Están en una de esas mesas con sofá y lo primero que pienso es que sólo son 2 en una mesa de 6. Pero cuando voy a volver a mi lectura, hay algo que llama mi atención: detecto que hay un juego, sutil, en el aire. Se miran a los ojos, como si no hubiera nadie más alrededor. Son jóvenes, muy jóvenes, pero se ríen y bromean de manera aún más infantil, cómplices, en un lenguaje privado. Hacen tonterías, como pinchar dos patatas con palillos y hacerlas bailar claqué. Sonrio y vuelvo a mi lectura, pero mi capacidad de concentración va en sentido inverso a mi curiosidad y a mi dolor de cabeza. Estoy convencida de que aquí hay tema.

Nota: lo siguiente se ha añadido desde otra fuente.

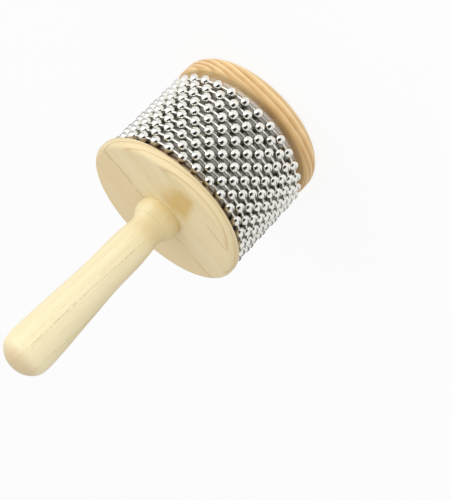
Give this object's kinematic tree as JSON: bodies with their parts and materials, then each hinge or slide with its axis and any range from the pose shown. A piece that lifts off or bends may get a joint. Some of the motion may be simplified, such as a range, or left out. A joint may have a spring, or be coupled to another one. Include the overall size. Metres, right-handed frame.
{
  "type": "cabasa",
  "caption": "Small hand percussion shaker: a turned wooden handle on a drum between two wooden plates, with separate loops of steel ball chain that turn round a bright steel sleeve.",
  "frame": {"origin": "centre of the outer plate's flat outer face, which the part stands on", "axes": "+Z along the common axis of handle, plates, drum and chain loops, from the outer plate to the handle's rounded end; +X and +Y are any two square directions, with the sleeve's seam on +Y"},
  "size_m": [0.087, 0.087, 0.1752],
  "materials": {
    "handle_wood": "pale turned wood, sanded, thin clear coat",
    "front_plate_wood": "pale wood, sanded, thin clear coat",
    "rear_plate_wood": "striped warm pine, sanded, thin clear coat",
    "drum_wood": "plain wood, hidden under the steel sheet",
    "sleeve_steel": "bright rolled sheet",
    "chain_steel": "polished plated steel",
    "screw_steel": "zinc-plated"
  },
  "bodies": {
    "head": {"handle": "handle_wood", "front_plate": "front_plate_wood", "rear_plate": "rear_plate_wood", "drum": "drum_wood", "sleeve": "sleeve_steel", "rear_screw": "screw_steel"},
    "loop_01": {"loop_01_beads": "chain_steel", "loop_01_links": "chain_steel"},
    "loop_02": {"loop_02_beads": "chain_steel", "loop_02_links": "chain_steel"},
    "loop_03": {"loop_03_beads": "chain_steel", "loop_03_links": "chain_steel"},
    "loop_04": {"loop_04_beads": "chain_steel", "loop_04_links": "chain_steel"},
    "loop_05": {"loop_05_beads": "chain_steel", "loop_05_links": "chain_steel"},
    "loop_06": {"loop_06_beads": "chain_steel", "loop_06_links": "chain_steel"},
    "loop_07": {"loop_07_beads": "chain_steel", "loop_07_links": "chain_steel"},
    "loop_08": {"loop_08_beads": "chain_steel", "loop_08_links": "chain_steel"},
    "loop_09": {"loop_09_beads": "chain_steel", "loop_09_links": "chain_steel"},
    "loop_10": {"loop_10_beads": "chain_steel", "loop_10_links": "chain_steel"}
  },
  "joints": [
    {"name": "loop_01_turn", "type": "hinge", "parent": "head", "child": "loop_01", "pos_m": [0, 0, 0.05914], "axis": [0, 0, 1], "continuous": true},
    {"name": "loop_02_turn", "type": "hinge", "parent": "head", "child": "loop_02", "pos_m": [0, 0, 0.05434], "axis": [0, 0, 1], "continuous": true},
    {"name": "loop_03_turn", "type": "hinge", "parent": "head", "child": "loop_03", "pos_m": [0, 0, 0.04954], "axis": [0, 0, 1], "continuous": true},
    {"name": "loop_04_turn", "type": "hinge", "parent": "head", "child": "loop_04", "pos_m": [0, 0, 0.04474], "axis": [0, 0, 1], "continuous": true},
    {"name": "loop_05_turn", "type": "hinge", "parent": "head", "child": "loop_05", "pos_m": [0, 0, 0.03994], "axis": [0, 0, 1], "continuous": true},
    {"name": "loop_06_turn", "type": "hinge", "parent": "head", "child": "loop_06", "pos_m": [0, 0, 0.03514], "axis": [0, 0, 1], "continuous": true},
    {"name": "loop_07_turn", "type": "hinge", "parent": "head", "child": "loop_07", "pos_m": [0, 0, 0.03034], "axis": [0, 0, 1], "continuous": true},
    {"name": "loop_08_turn", "type": "hinge", "parent": "head", "child": "loop_08", "pos_m": [0, 0, 0.02554], "axis": [0, 0, 1], "continuous": true},
    {"name": "loop_09_turn", "type": "hinge", "parent": "head", "child": "loop_09", "pos_m": [0, 0, 0.02074], "axis": [0, 0, 1], "continuous": true},
    {"name": "loop_10_turn", "type": "hinge", "parent": "head", "child": "loop_10", "pos_m": [0, 0, 0.01594], "axis": [0, 0, 1], "continuous": true}
  ]
}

Cuando vuelvo a mirar, veo que están en esa postura típica de acercamiento íntimo, los troncos echados hacia adelante por encima de la mesa, se acarician las mejillas y el pelo, hasta que levantan el culo del asiento para darse un pico. ¡Lo sabía! Después, la chica alarga una mano por encima de los platos, desabrocha con cuidado la camisa de la otra, y su mano desaparece entre sus pechos... Se pasa un buen rato acariciándole las tetas, mientras la acariciada no deja de hablar y reir a carcajadas y sin perder un instante el contacto ocular. Les importa una mierda que las vean, es una cosa entre ellas dos.
 

Yo estoy como hipnotizada, azorada por lo que veo. No me malinterpretéis, me hubiera quedado igual si hubiese visto a una chica meterle la mano en los pantalones a un chico, no es un tema de orientación sexual. Y no soy una mojigata, pero lo que veo me despierta sentimientos contradictorios: vergüenza, curiosidad, diversión, aprobación y desaprobación a partes iguales. El caso es que me dan ganas de sonreir y no puedo evitar levantar la vista del ebook cada dos segundos. Por supuesto, ya no sé ni lo que leo. Hasta que me ven.

En algún momento se dan cuenta de que las he visto. Y saben que yo sé lo que están haciendo. Y a partir de ahí, me incluyen en su juego. Ahora somos las tres las que no podemos evitar encontrarnos con la mirada. Yo, roja como un tomate. Bueno, como una sandía. Como una fresa, un semáforo, el lápiz de labios de Marilyn Monroe. Roja, roja. De rojo puta. Ellas, muertas de la risa. La acariciadora se levanta y se sienta en el sofá de la acariciada. Y empiezan a besarse y morderse el cuello, entre risas y miradas de soslayo a la pardilla, que no puede dejar de mirarlas, que soy yo. Las manos se deslizan por dentro de la ropa y por debajo del asiento, en un lío de manos, botones y vaqueros. Y me quedo de piedra-atónita-estupefacta al notar en mí los primeros indicios de excitación sexual. Es hora de irse.
 
Me levanto atropelladamente hacia la salida mientras me repito mentalmente no las mires, no las mires, no las mires.  Por supuesto, una situación ridícula merece una salida ridícula, así que, cuando me levanto, se me caen todos los papeles que llevo en un portafolios, requiriendo la ayuda de Mauri y un camarero buenorro, que para mí que se ha quedado con toda la historia.
 
Recojo del suelo los pocos trozos de dignidad que han quedado y me dirijo a la salida lo más rápido que puedo, llevando conmigo un dolor de cabeza que ahora ya abrasa, las risas de las chicas y un tremendo calor entre las piernas. Cerca de la salida hay un grupo en una mesa con camisetas de AC/DC. Sonrío, pensando en la promesa de lo que será esta noche.